Arizona Highways

Arizona highways.
Adoption Amount: $500
Category: Build and Access the Collection
Location: Smithsonian Libraries Research Annex

Arizona highways, Vols. 20-21

Phoenix: Arizona Department of Transportation, 1944-1945.

“Civilization Follows the Improved Highway.” That was and still is the motto of the enduring and always alluring travel magazine Arizona Highways.  It was first published in 1925 as an engineering newsletter by the Arizona Highway Department. By the 1930s, it had segued into a magazine documenting the road construction of the expanding highway system throughout Arizona. In the 1940s, the magazine excelled as one of the first color illustrated travel magazines at the forefront of color printing technology.

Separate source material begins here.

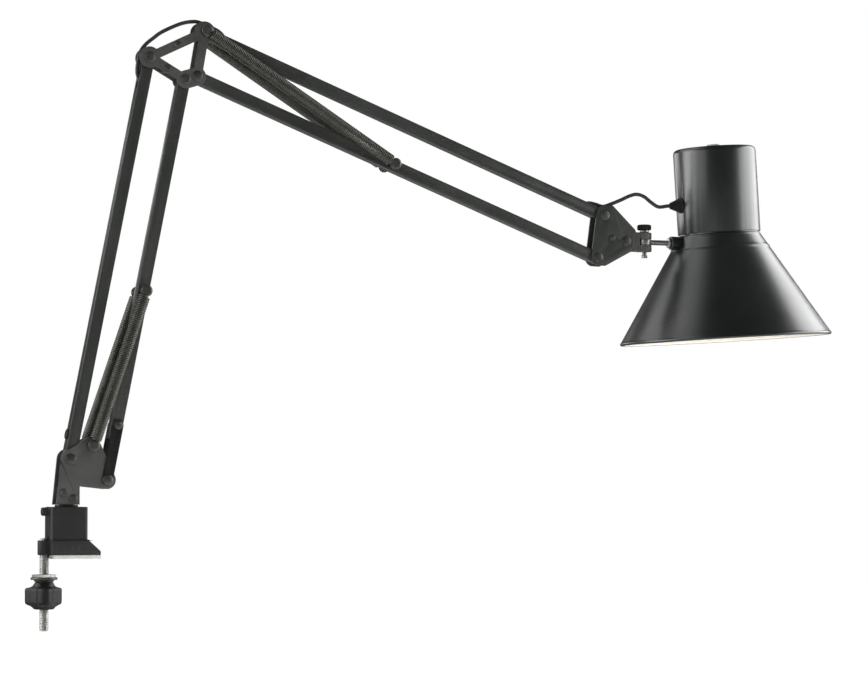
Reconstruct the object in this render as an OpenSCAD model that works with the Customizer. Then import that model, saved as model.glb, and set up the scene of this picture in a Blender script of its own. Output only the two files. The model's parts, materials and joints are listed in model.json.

Arizona Highways attracted not only travel loving readers, but also seasoned photographers like Ansel Adams. Known for his breathtaking black and white landscapes, Adams published some of his first color work in Arizona Highways in mid-1940s. Esther Henderson, Arizona’s first woman photographer of note who also brought the first color printing lab to Tucson, chronicled the lives of local Native American Indian tribes and documented the stunning Arizona landscapes. These World War II era issues of Arizona Highways are splendid examples of color printing and are exceptional documents of the changing Southwest in the glory days of automobile travel.